Cost-effective compared to managing your own.
Seamlessly integrates with Auto Scaling Groups, CloudWatch, and other AWS services.

3. Application Load Balancer (ALB)

What is an ALB?

An ALB operates at Layer 7 (HTTP/HTTPS) and is designed for modern applications that require advanced routing.

Key Features:

Path-Based Routing: Route requests based on the URL path (e.g., /user to one target group, /posts to another).
Host-Based Routing: Route based on domain name (api.example.com → API servers).
Microservices Support: Integrates seamlessly with ECS and containers.
WebSocket Support: ALB can handle real-time applications using WebSockets.

Benefits:

Consolidates multiple microservices behind a single ALB.
Intelligent routing reduces latency and optimizes traffic flow.

4. Network Load Balancer (NLB)

What is an NLB?

An NLB operates at Layer 4 and is optimized for TCP/UDP traffic.

Key Features:

Supports millions of requests per second with low latency (~100ms).
Provides static IP addresses per AZ using Elastic IPs.
Ideal for applications requiring high-performance and fixed IPs.

Use Case:

Financial applications, real-time gaming, or IoT systems requiring ultra-low latency and extreme performance.

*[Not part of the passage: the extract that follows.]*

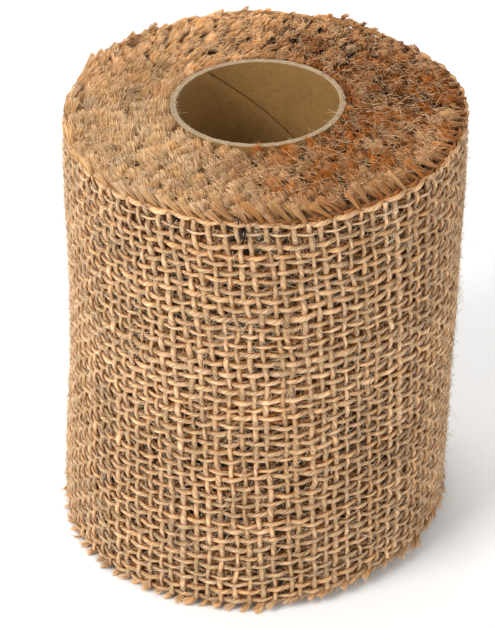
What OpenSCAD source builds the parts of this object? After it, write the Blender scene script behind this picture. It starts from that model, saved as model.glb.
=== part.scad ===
// A roll of open-weave jute ribbon, wound flat on a spiral-wound cardboard core.
// The ribbon is cut across both long sides, so its weft yarns end in a short fringe
// at the top and at the bottom of the roll. The roll stands on its bottom fringe and core.
// The winding is a two-centre spiral: each half turn is a true arc, and its centre
// changes side at every half turn. Angles along the ribbon are counted without a break,
// from 0 where the ribbon starts at the core to many turns later at its free end.

/* [Core] */
// Bore of the cardboard core
core_bore_d = 38; // [25:1:60]
// Thickness of one paper ply
ply_t = 0.45; // [0.3:0.05:0.8]
// Length of the core, from the floor to its upper rim
core_len = 113; // [60:1:180]
// Thickness of the adhesive strip that holds the first turn
strip_t = 0.2; // [0.1:0.05:0.4]
// Angle that the adhesive strip covers
strip_arc = 25; // [10:1:60]

/* [Ribbon] */
// Height of the lowest warp yarn above the floor
band_base = 4; // [3:0.5:8]
// Height from the lowest warp yarn to the highest
band_h = 106; // [40:1:170]
// Full turns before the outer turn begins
full_turns = 22; // [3:1:30]
// Radial thickness that one wound turn takes up
turn_pitch = 1.15; // [0.8:0.05:2]
// Air between one turn and the next
turn_gap = 0.1; // [0.05:0.01:0.3]

/* [Yarns] */
// Warp yarns, which run round the roll
warp_count = 43; // [5:1:60]
// Diameter of a warp yarn
warp_d = 0.95; // [0.4:0.05:1.5]
// Diameter of a weft yarn, which runs up the roll
weft_d = 0.9; // [0.4:0.05:1.5]
// Angle from one weft yarn to the next
weft_step = 3.75; // [2.5:0.25:10]
// Clearance between the warp and weft yarns
yarn_gap = 0.03; // [0.02:0.01:0.1]

/* [Fringe] */
// Height of the cut yarn ends above the top warp yarn
top_fringe_h = 4.5; // [2:0.5:8]
// Radius of the worn shoulder round the edges of the fringe
fringe_shoulder = 1.8; // [0.5:0.1:2]

/* [Free end] */
// Angle at which the free end leaves the roll, measured from the right-hand side
lift_angle = 70; // [30:1:110]
// Angle that the free end covers, up to its last weft yarn
flap_arc = 50; // [20:1:60]
// Angle that the loose warp ends cover past the last weft yarn
fray_arc = 5; // [2:1:8]
// Extra clearance below the free end
flap_gap = 0.2; // [0.15:0.05:0.6]
// Angle left open at each side of the line where the free end folds
fold_gap = 0.35; // [0.2:0.05:1]

/* [Hidden] */

$fn = 96;
half_turn = 180;
full_turn = 360;
core_r = core_bore_d / 2 + 3 * ply_t;
turn_t = turn_pitch - turn_gap;
centre_shift = turn_pitch / 4;
first_r = core_r + strip_t + centre_shift;

// Places along the ribbon, as unbroken angles
end_margin_arc = 1;
lift_line = (full_turns + 1) * full_turn + lift_angle;
last_weft = lift_line + flap_arc;
outer_start = last_weft + fray_arc + end_margin_arc - full_turn;

// Radial places across one woven turn, counted from the inside of that turn
weft_r = yarn_gap + weft_d / 2;
warp_r = 2 * yarn_gap + weft_d + warp_d / 2;

band_low = band_base - warp_d / 2;
band_top = band_base + band_h + warp_d / 2;
top_z = band_base + band_h + top_fringe_h;
fringe_clearance = 0.05;
fringe_in = first_r - centre_shift + fringe_clearance;
fringe_out = turn_r(2 * full_turns) - centre_shift;
yarn_end = 0.5;
strip_margin = 4;
warp_sides = 8;
shoulder_step = 15;
shoulder_last = 90 - shoulder_step;
cut_over = 1;

card = [0.66, 0.52, 0.36];
card_pale = [0.74, 0.64, 0.52];
jute = [0.80, 0.64, 0.44];
jute_pale = [0.87, 0.73, 0.53];
adhesive = [0.90, 0.88, 0.80];

// Inner radius of half turn number k, and the x of its centre
function turn_r(k) = first_r + k * turn_pitch / 2;
function turn_x(k) = (k % 2 == 0) ? -centre_shift : centre_shift;

// Sweeps a profile of (distance out from the turn's inner face, height) along the ribbon
module along_ribbon(from, to) {
    for (k = [floor(from / half_turn) : ceil(to / half_turn) - 1]) {
        a = max(from, k * half_turn);
        b = min(to, (k + 1) * half_turn);
        translate([turn_x(k), 0, 0])
            rotate([0, 0, a % full_turn])
                rotate_extrude(angle = b - a)
                    translate([turn_r(k), 0]) children();
    }
}

// Stands a child on the ribbon at one angle, at a distance out from the turn's inner face
module at_ribbon(angle, out) {
    k = floor(angle / half_turn);
    translate([turn_x(k), 0, 0])
        rotate([0, 0, angle % full_turn])
            translate([turn_r(k) + out, 0, 0]) children();
}

// All warp yarns of one stretch of ribbon, each a string of true arcs with eight flats
module warp_yarns(from, to, lift) {
    for (i = [0 : warp_count - 1])
        along_ribbon(from, to)
            translate([lift + warp_r, band_base + i * band_h / (warp_count - 1)])
                circle(d = warp_d, $fn = warp_sides);
}

// All weft yarns of one stretch of ribbon, spaced evenly and clear of its two ends
module weft_yarns(from, to, lift) {
    count = floor((to - from) / weft_step);
    margin = (to - from - count * weft_step) / 2;
    for (i = [0 : count - 1])
        at_ribbon(from + margin + (i + 0.5) * weft_step, lift + weft_r)
            translate([0, 0, yarn_end])
                cylinder(d = weft_d, h = top_z - 2 * yarn_end);
}

// One paper ply of the core, counted from the bore
module core_ply(index) {
    inner = core_bore_d / 2 + index * ply_t;
    difference() {
        cylinder(r = inner + ply_t, h = core_len);
        translate([0, 0, -cut_over]) cylinder(r = inner, h = core_len + 2 * cut_over);
    }
}

module core_inner_ply() {
    color(card) core_ply(0);
}

module core_middle_ply() {
    color(card_pale) core_ply(1);
}

module core_outer_ply() {
    color(card) core_ply(2);
}

module starting_adhesive_strip() {
    color(adhesive)
        rotate_extrude(angle = strip_arc)
            translate([core_r, band_low + strip_margin])
                square([strip_t, band_top - band_low - 2 * strip_margin]);
}

module ribbon_inner_turns() {
    color(jute)
        along_ribbon(0, outer_start - fold_gap)
            translate([0, band_low]) square([turn_t, band_top - band_low]);
}

// Distance in from the side of a fringe ring, and down from its top, at one angle of the shoulder
function shoulder_in(a) = fringe_shoulder * (1 - cos(a));
function shoulder_down(a) = fringe_shoulder * (1 - sin(a));

// Cut weft ends of the inner turns: one soft ring with worn shoulders, seen in section
module fringe_ring(low, high) {
    ring_h = high - low;
    rotate_extrude()
        polygon([
            [fringe_in, 0],
            [fringe_out, 0],
            [fringe_out, ring_h - fringe_shoulder],
            for (a = [shoulder_step : shoulder_step : shoulder_last])
                [fringe_out - shoulder_in(a), ring_h - shoulder_down(a)],
            [fringe_out - fringe_shoulder, ring_h],
            [fringe_in + fringe_shoulder, ring_h],
            for (a = [shoulder_last : -shoulder_step : shoulder_step])
                [fringe_in + shoulder_in(a), ring_h - shoulder_down(a)],
            [fringe_in, ring_h - fringe_shoulder]
        ]);
}

module inner_turns_top_fringe() {
    color(jute_pale) translate([0, 0, band_top]) fringe_ring(band_top, top_z);
}

module inner_turns_bottom_fringe() {
    color(jute_pale) translate([0, 0, band_low]) mirror([0, 0, 1]) fringe_ring(0, band_low);
}

module outer_turn_warp_yarns() {
    color(jute) warp_yarns(outer_start, lift_line - fold_gap, 0);
}

module outer_turn_weft_yarns() {
    color(jute_pale) weft_yarns(outer_start, lift_line - fold_gap, 0);
}

module free_end_warp_yarns() {
    color(jute) warp_yarns(lift_line + fold_gap, last_weft + fray_arc, flap_gap);
}

module free_end_weft_yarns() {
    color(jute_pale) weft_yarns(lift_line + fold_gap, last_weft, flap_gap);
}

core_inner_ply();
core_middle_ply();
core_outer_ply();
starting_adhesive_strip();
ribbon_inner_turns();
inner_turns_top_fringe();
inner_turns_bottom_fringe();
outer_turn_warp_yarns();
outer_turn_weft_yarns();
free_end_warp_yarns();
free_end_weft_yarns();
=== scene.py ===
"""Looks of the ribbon spool: a roll of open-weave jute ribbon with frayed cut edges, on a cardboard core.

Everything is in metres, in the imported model's own frame: +Z is the core's axis, and -Y faces the camera.
A place along the ribbon is one unbroken angle in radians: 0 at the core, many turns later at the free end.
"""

import math

import bpy
import numpy as np
from mathutils import Matrix, Vector


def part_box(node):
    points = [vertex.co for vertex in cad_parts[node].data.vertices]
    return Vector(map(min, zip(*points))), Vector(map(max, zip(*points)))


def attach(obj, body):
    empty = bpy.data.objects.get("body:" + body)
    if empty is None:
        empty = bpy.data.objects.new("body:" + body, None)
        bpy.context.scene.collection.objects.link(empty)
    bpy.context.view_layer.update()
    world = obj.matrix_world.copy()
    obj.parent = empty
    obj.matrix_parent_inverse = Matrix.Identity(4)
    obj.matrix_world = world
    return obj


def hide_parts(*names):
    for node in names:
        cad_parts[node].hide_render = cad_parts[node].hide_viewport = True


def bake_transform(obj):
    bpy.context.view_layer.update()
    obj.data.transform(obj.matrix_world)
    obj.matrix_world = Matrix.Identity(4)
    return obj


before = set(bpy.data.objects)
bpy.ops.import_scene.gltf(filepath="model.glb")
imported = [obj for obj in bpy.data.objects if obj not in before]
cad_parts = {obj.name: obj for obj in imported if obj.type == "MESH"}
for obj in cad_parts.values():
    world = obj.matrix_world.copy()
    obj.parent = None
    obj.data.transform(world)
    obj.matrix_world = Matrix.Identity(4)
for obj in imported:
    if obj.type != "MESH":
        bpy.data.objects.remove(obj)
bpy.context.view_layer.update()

MM = 0.001
TURN = 2 * math.pi

# ---------------------------------------------------------------- sizes taken from the frame
_, core_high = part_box("core_outer_ply")
strip_low, strip_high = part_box("ribbon_inner_turns")

PLY_T = 0.45 * MM
WARP_HALF_D = 0.475 * MM
CORE_R = core_high[0]
CORE_TOP = core_high[2]
BORE_R = CORE_R - 3 * PLY_T
BAND_LOW = strip_low[2] + WARP_HALF_D
BAND_HIGH = strip_high[2] - WARP_HALF_D

# ---------------------------------------------------------------- ribbon
TURN_PITCH = 1.15 * MM
STRIP_T = 0.2 * MM
RIBBON_START_R = CORE_R + STRIP_T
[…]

5. Gateway Load Balancer (GWLB)

What is a GWLB?

GWLB is designed to manage third-party network appliances like firewalls or intrusion prevention systems.

How it Works:

Traffic first flows through the GWLB.
GWLB routes the traffic to network appliances for inspection.
Approved traffic continues to the application.

Use Case:

Deploying virtual appliances for security (firewalls, IDS/IPS).
Analyzing network traffic for anomalies.

6. Sticky Sessions

What are Sticky Sessions?

Sticky Sessions (session affinity) ensure that a client consistently connects to the same backend instance for all its requests.

Why Use Sticky Sessions?

Maintain user session data (e.g., login states, shopping cart).
Prevent session loss due to load balancing.

How it Works:

A cookie is used to identify the session:
1. Application-Based Cookie: Generated by your application.
2. Duration-Based Cookie: Generated by the load balancer (e.g., expires after 1 day).

Tradeoff:

While sticky sessions help with session data, they may cause uneven load distribution across backend servers.

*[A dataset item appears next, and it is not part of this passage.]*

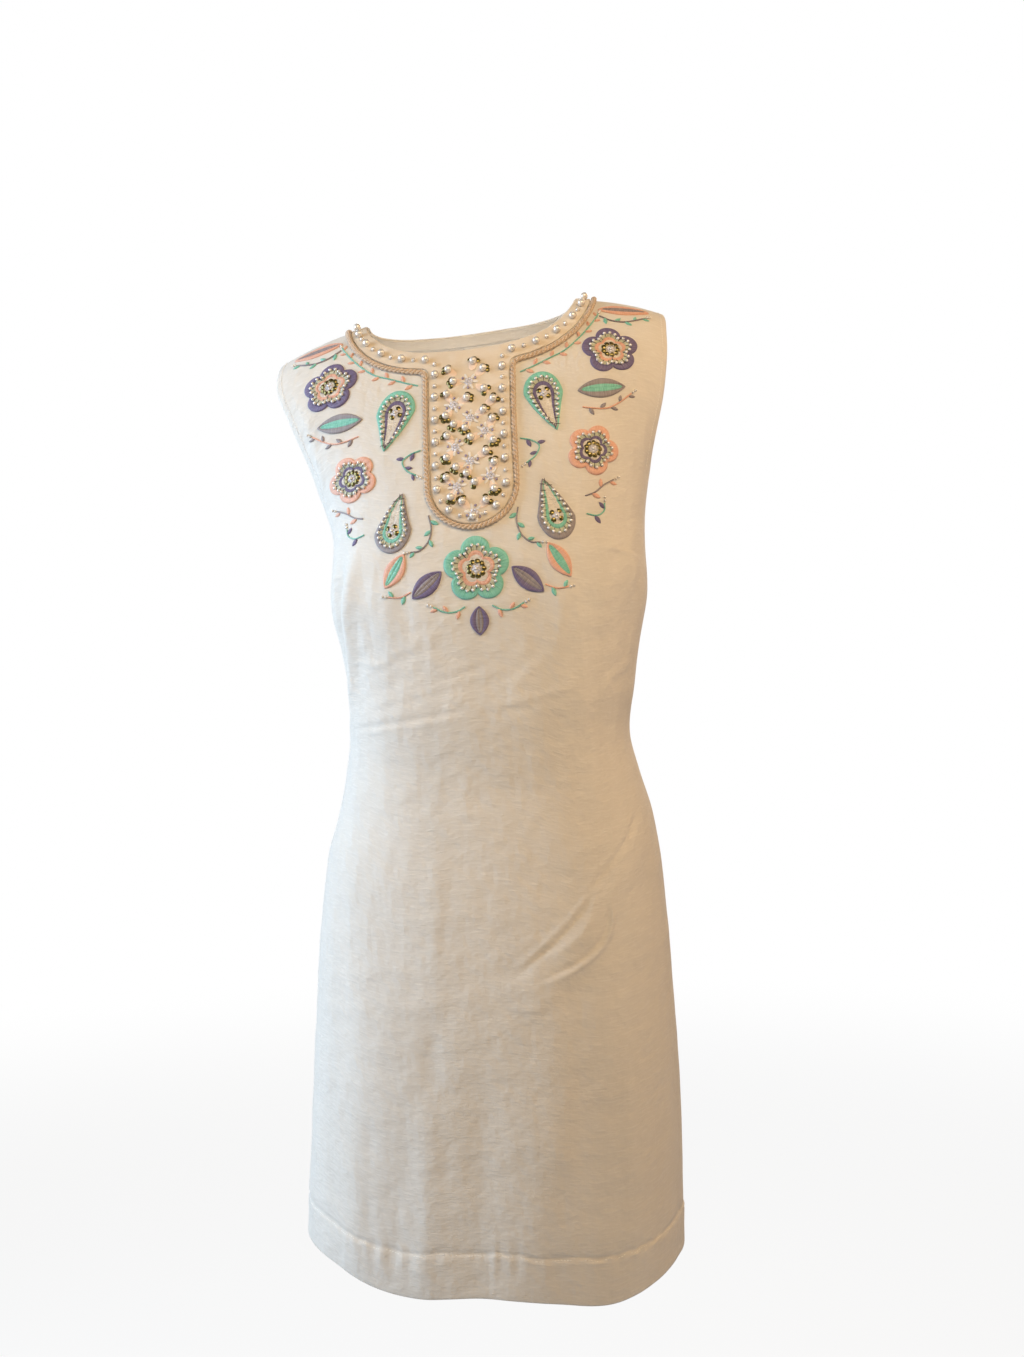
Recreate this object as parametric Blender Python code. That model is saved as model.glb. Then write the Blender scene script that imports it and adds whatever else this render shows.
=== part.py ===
"""A sleeveless shift dress, hanging from the shoulders with its hollow form kept.

The front is one panel and the back is two, joined at a centre seam with a concealed zip.
A beaded backing cut to a T lies on the front, edged with braid, with embroidered motifs beside it.
All sizes below are in millimetres. Z is up, the wearer faces -Y with their left at +X, and left and
right are as worn. The origin is midway between the shoulders, at the height of the neck's ends.
"""

import math

import bmesh
import bpy
import numpy as np
from mathutils import Vector
from mathutils.geometry import delaunay_2d_cdt

NAME = "shift_dress"
MM = 0.001

# cloth
WALL = 1.5
SEAM_GAP = 0.3
HEM_DEPTH = 37.0
HEM_EXTRA = 0.8

# neckline and shoulders; the neckline's depths are measured down the cloth from the ridge
NECK_HALF = 100.0
NECK_DEPTH = {"front": 95.0, "back": 38.0}
NECK_SQUARE = 2.8
NECK_SPREAD = 1.25
SHOULDER_DROP = 30.0
SHOULDER_POWER = 2.87
SHOULDER_TIP = 186.0

# how the dress hangs: one shoulder is higher, and the hem tips the other way
SHOULDER_TILT = 6.3
HEM_TILT = -1.1
TILT_TOP = -80.0
TILT_WAIST = -410.0
TILT_HEM = -900.0
SHIFT_TOP = -10.0
SHIFT_HEM = -3.0

# The form, a row for each level from the shoulder ridge to the hem. Right and left are the half
# widths there, front and back the depths, and square_ the power of each curve. The edge columns
# are the half widths at which the cloth ends, at the armholes.
SECTION_COLUMNS = (
    "level", "right", "left", "front", "back", "square_front", "square_back", "edge_right", "edge_left"
)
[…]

7. Cross-Zone Load Balancing

What is Cross-Zone Load Balancing?

Cross-Zone Load Balancing ensures traffic is evenly distributed across all registered instances, regardless of their Availability Zone (AZ).

Behavior:

ALB: Always enabled, no extra cost.
NLB/GWLB: Disabled by default; enabling incurs charges.
CLB: Disabled by default but free when enabled.

Why Use It?

Ensures balanced traffic distribution in multi-AZ setups.
Avoids imbalances caused by unequal instances per AZ.

8. SSL Certificates

What is an SSL/TLS Certificate?

SSL certificates encrypt data between clients and the load balancer, ensuring secure connections (HTTPS).

AWS Certificate Manager (ACM):

Manages SSL/TLS certificates easily.
Supports Server Name Indication (SNI): Enables hosting multiple SSL certificates on a single ALB/NLB.

9. Connection Draining (Deregistration Delay)

What is Connection Draining?

Connection Draining ensures in-flight requests to an instance are completed before the instance is deregistered or replaced.

How it Works:

Once an instance is marked for removal, it stops receiving new traffic.
Existing requests are allowed to finish within a configurable grace period (default: 300 seconds).

Why Use It?

Ensures a smooth transition during instance replacement or scaling events.
Prevents incomplete user requests.

10. Auto Scaling Groups (ASG)

What is an ASG?

An Auto Scaling Group automatically adjusts the number of EC2 instances based on demand.

How ASG Works:

Scale Out: Add instances when load increases.
Scale In: Remove instances when load decreases.
Health Checks: Replace unhealthy instances automatically.

Key Components:

Launch Template: Defines instance type, AMI, security groups, etc.
Scaling Policies: Rules for when to scale.

11. Auto Scaling Policies

What are Auto Scaling Policies?

Scaling policies define how an ASG adjusts its size based on metrics like CPU usage or requests.

Types of Policies:

Target Tracking Scaling: Maintain a target value (e.g., CPU = 50%).
Simple/Step Scaling: Scale based on CloudWatch alarms (e.g., CPU > 70%).
Scheduled Scaling: Predict scaling needs based on specific times (e.g., weekends).
Predictive Scaling: Forecasts demand and preemptively scales.

Scaling Cooldown:

Ensures new instances stabilize before initiating further scaling actions.
Default cooldown: 300 seconds.

Conclusion

By combining Elastic Load Balancing (ELB) and Auto Scaling Groups (ASG), AWS makes it easy to build scalable and highly available systems.

ELB distributes traffic intelligently across instances.
ASG adapts dynamically to handle changing loads and maintains system health.

Understanding these services and their key features (e.g., sticky sessions, cross-zone load balancing, scaling policies) is essential for designing resilient cloud architectures.